How can I [begin to] answer this question? And how can we answer question [2] above?

Beyond "apply a good algorithmic measure of complexity in the asubjective case, and in the subjective case, apply some measure of algorithmic complexity while keeping the self invariant", I don't know yet.

But I can give an example of how not to.

There is an idea going around - I'm honestly not sure exactly where it originated, but an example can be found in this post [LW · GW] by searching on 'hottest' - that physically hotter worlds are more anthropically frequent, by virtue of having higher entropy [= lower information content], and thus, being "easier to point to". This idea doesn't make any sense to me. If you believe that probabilistic Shannon entropy is the best way to characterize simplicity, then probably the crux for you will be that I think Kolmogorov's model of information content, while not perfect, strictly supersedes Shannon's model.

Physically hotter worlds are harder to logically point to.

The reasons for this:

  1. Worlds containing N+1 atoms-as-identified-by-thermodynamics contain at least one more free parameter that must be simulated, when compared to worlds containing N atoms-as-defined-by-thermodynamics.

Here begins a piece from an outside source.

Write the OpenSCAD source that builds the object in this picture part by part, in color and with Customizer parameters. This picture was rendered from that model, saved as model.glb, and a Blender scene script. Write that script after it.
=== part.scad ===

  2. Worlds where the fastest atom is moving with speed x/t-1, must progress physics at minimum every [t-1] time units, while worlds where the fastest atom is moving with speed x/t, must only progress physics at minimum every [t] time units. [ And more generally, worlds where the ith atom is moving at x/t-1 as compared to x/t must progress local physics around that atom a minimum of every [t-1] time units as compared to every [t] time units. ]

So "physically hotter worlds are simpler and therefore higher in reality-measure" doesn't map on to a good algorithmic concept of world-simplicity/world-plausibility.

Also, if anyone would be interested in my solutions to Carlsmith's various thought experiments [to which Carlsmith [and Yudkowsky for reposting the jackets thought experiment back in March] I am deeply indebted! h/ts!], including God's extreme coin toss with jackets [LW · GW] and my own extra-extreme variant [LW(p) · GW(p)], I could publish those sometime.